I need to refresh page to get to know that someone already answered and I get busy typing instead xD

@vijju123 “She defines a good sequence of integers as a non-empty sequence such that the sum of the elements in each of its non-empty subsequences is divisible by m”, From what i have understood is division is performed over summation of the elements ins the sub sequence, the sum of sub-sequence {2, 3} is 5 which is divisible by 5. Did i understand wrong?

yes you understood wrong… u have to sum elements of subsequences of subsequence…
That means one of its subsequence is {2,3}
but now sum of elements of subsequences of {2,3} should be divisible by m
i.e. subsequences of {2,3}
are
{2} (not divisible)
{3} (not divisible)
{2,3}
( 2+3 divisible but doesn’t matter u need all the subsequences to be divisible… and {2} , {3} are not )

@l_returns Got it now ! Looks like problem setter is inspired by inception while creating this one xD

Let’s say the sequence is {5,10,15) So the possible sequence will be {5},{5,10},{5,10,15},{10},{10,15},{15}.
Hence there will be just 6 subsequences. I don’t think {5,15} is a valid subsequence.
According to me, there should be n*(n+1)/2 such possible sequences.

A subsequence is a sequence that can be derived from another sequence by deleting some or no elements without changing the order of the remaining elements.

So {5,15} is a valid subsequence of the given sequence.

The n*(n+1)/2 cases you are talking about, they are subarrays and not subsequences

couldn’t solve this too easy XD

haha xD…

Hi, I have certain reservations regarding the general formula.

When I tried the solving the problem considering the following sequence a = [1,5,10,15] and M=5. It would have the following subsequences [1],[5],[10],[15], [1,5], [1,10],[1,15],[5,10],[5,15],[5,10,15],[10,15],[1,5,15],[1,5,10,15].
out of which only [5],[10],[15],[5,10],[10,15],[5,15],[5,10,15], [1,5,10,15]. are the subsequences that satisfy the criteria as said by the above general formula.

However, If I Tried the same general formula using another sequence b=[1,2,3] and M = 3. you have the following subsequences [1],[2],[3],[1,2],[2,3],[1,3],[1,2,3]. Out of which [3], [1,2],[1,2,3] are good subsequences. but if you go by the formula, the number of elements in the main sequence that are divisible by 3 is just 1. so pow(2,1)-1 = 1
but it’s the wrong answer. What’s with that? can somebody tell me where I’m going wrong?

How is [1, 2] a good sequence? A good sequence is a sequence all of whose subsequences are divisble by m. [1, 2] has subsequences [1], [2], [1, 2] and out of these only [1, 2] is divisible by 3 while [1] and [2] aren’t.

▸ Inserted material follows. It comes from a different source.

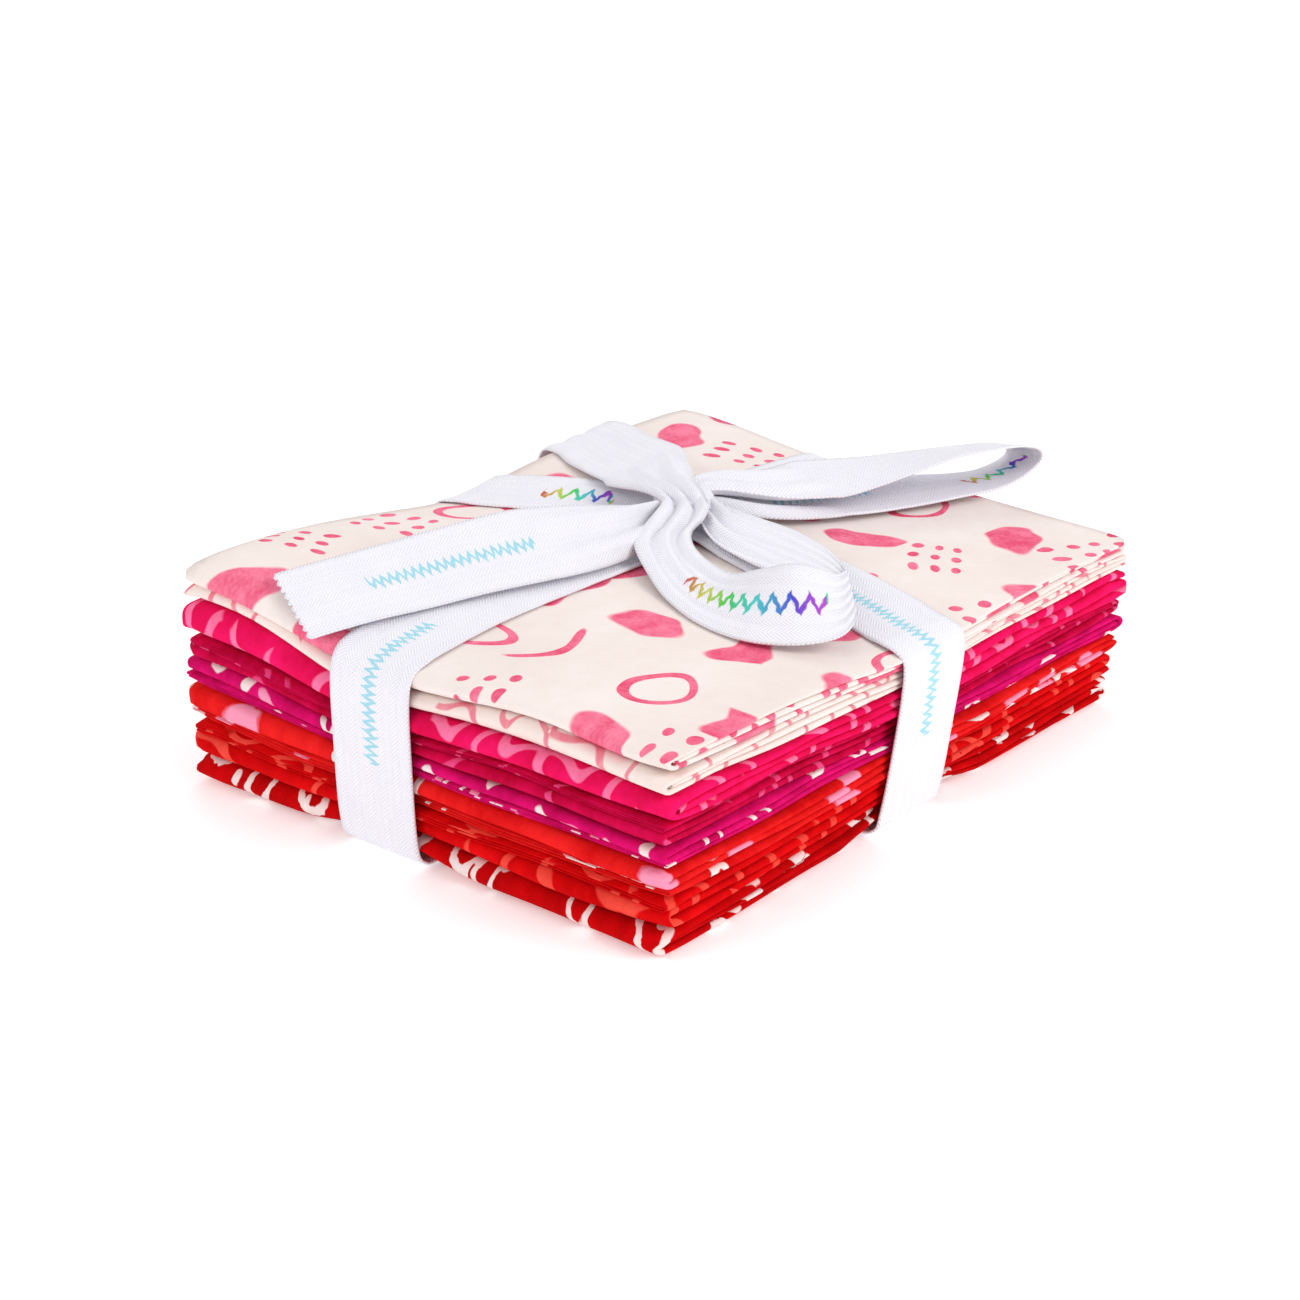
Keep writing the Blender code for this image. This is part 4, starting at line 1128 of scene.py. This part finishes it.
def floor_and_light():
    """A plain pale floor and soft studio light from above and both sides."""
    mesh = bpy.data.meshes.new("floor")
    corners = ((-1, -1), (1, -1), (1, 1), (-1, 1))
    mesh.from_pydata([(x * FLOOR_REACH, y * FLOOR_REACH, FLOOR_HEIGHT) for x, y in corners], [], [(0, 1, 2, 3)])
    floor = bpy.data.objects.new("floor", mesh)
    bpy.context.scene.collection.objects.link(floor)
    material = bpy.data.materials.new("pale_floor")
    material.use_nodes = True
    shader = material.node_tree.nodes["Principled BSDF"]
    shader.inputs["Base Color"].default_value = (0.92, 0.92, 0.925, 1.0)
    shader.inputs["Roughness"].default_value = 0.9
    shader.inputs["Specular IOR Level"].default_value = 0.1
    shader.inputs["Emission Color"].default_value = (1.0, 1.0, 1.0, 1.0)
    shader.inputs["Emission Strength"].default_value = FLOOR_GLOW
    mesh.materials.append(material)

    world = bpy.data.worlds.new("studio")
    bpy.context.scene.world = world
    world.use_nodes = True
    tree = world.node_tree
    seen = tree.nodes.new("ShaderNodeBackground")
    mixed = tree.nodes.new("ShaderNodeMixShader")
    path = tree.nodes.new("ShaderNodeLightPath")
    for background, strength, place in ((tree.nodes["Background"], WORLD_LIGHT, 1), (seen, WORLD_SEEN, 2)):
        background.inputs["Color"].default_value = (1.0, 1.0, 1.0, 1.0)
        background.inputs["Strength"].default_value = strength
        tree.links.new(background.outputs[0], mixed.inputs[place])
    tree.links.new(path.outputs["Is Camera Ray"], mixed.inputs[0])
    tree.links.new(mixed.outputs[0], tree.nodes["World Output"].inputs["Surface"])

    for name, place, size, power in (
            ("key", (0.15, -1.05, 0.80), 0.6, 6.5),
            ("left", (-1.05, 0.25, 0.75), 0.6, 3.2),
            ("back", (0.7, 0.8, 0.9), 0.7, 2.6)):
        lamp = bpy.data.lights.new(name, "AREA")
        lamp.energy = power
        lamp.size = size
        light = bpy.data.objects.new(name, lamp)
        bpy.context.scene.collection.objects.link(light)
        light.location = place
        light.rotation_euler = (Vector(LAMP_AIM) - Vector(place)).to_track_quat("-Z", "Y").to_euler()


def photo_camera():
    """The camera at the photograph's place, with its focal length from pixels of the photograph's frame."""
    camera = bpy.data.cameras.new("camera")
    camera.sensor_fit = "HORIZONTAL"
    camera.sensor_width = SENSOR
    camera.lens = PHOTO_FOCAL / PHOTO_SIDE * SENSOR
    view = bpy.data.objects.new("camera", camera)
    bpy.context.scene.collection.objects.link(view)
    yaw, pitch = math.radians(CAMERA_YAW), math.radians(CAMERA_PITCH)
    heading = Vector((math.cos(yaw) * math.cos(pitch), math.sin(yaw) * math.cos(pitch), -math.sin(pitch)))
    view.location = CAMERA_PLACE
    view.rotation_euler = heading.to_track_quat("-Z", "Y").to_euler()
    bpy.context.scene.camera = view
    bpy.context.scene.view_settings.view_transform = "Standard"


fold_quarters(cotton_finishes())
ribbon_finish = twill_ribbon()
tie_ribbon(ribbon_finish)
turn_knot(ribbon_finish)
floor_and_light()
photo_camera()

The question says that the sum of the elements should be divisible by m, the test case where 1 and 2 are the ai’s, even though 1 and 2 individually are not divisible by 3 their sum(1+2 = 3) is divisible by 3, but the expected answer to this test case is 0, whereas, one sequence {1,2} is a valid answer, so should the answer not be one? I am confused here.

Good sequence is defined as a non-empty sequence such that the sum of the elements in each of its non-empty subsequences is divisible by m.

For {1,2}

Its non-empty subsequences are {1},{2},{1,2}

for a good sequence all of the subsequences should divisible by m but {1},{2} are not divisible by 3.

Alright! “in each”, got it.

[1,2] is a good subsequence since 1+2 is divisible by 3. The problem statement mentions a good subsequence if its sum is divisible by 3, and by not parting the subsequence into another subsequence as you have done by parting [1,2] into [1], [2], [1,2]. The original [1,2] is already a subsequence. Please correct me if I am wrong. Thank you!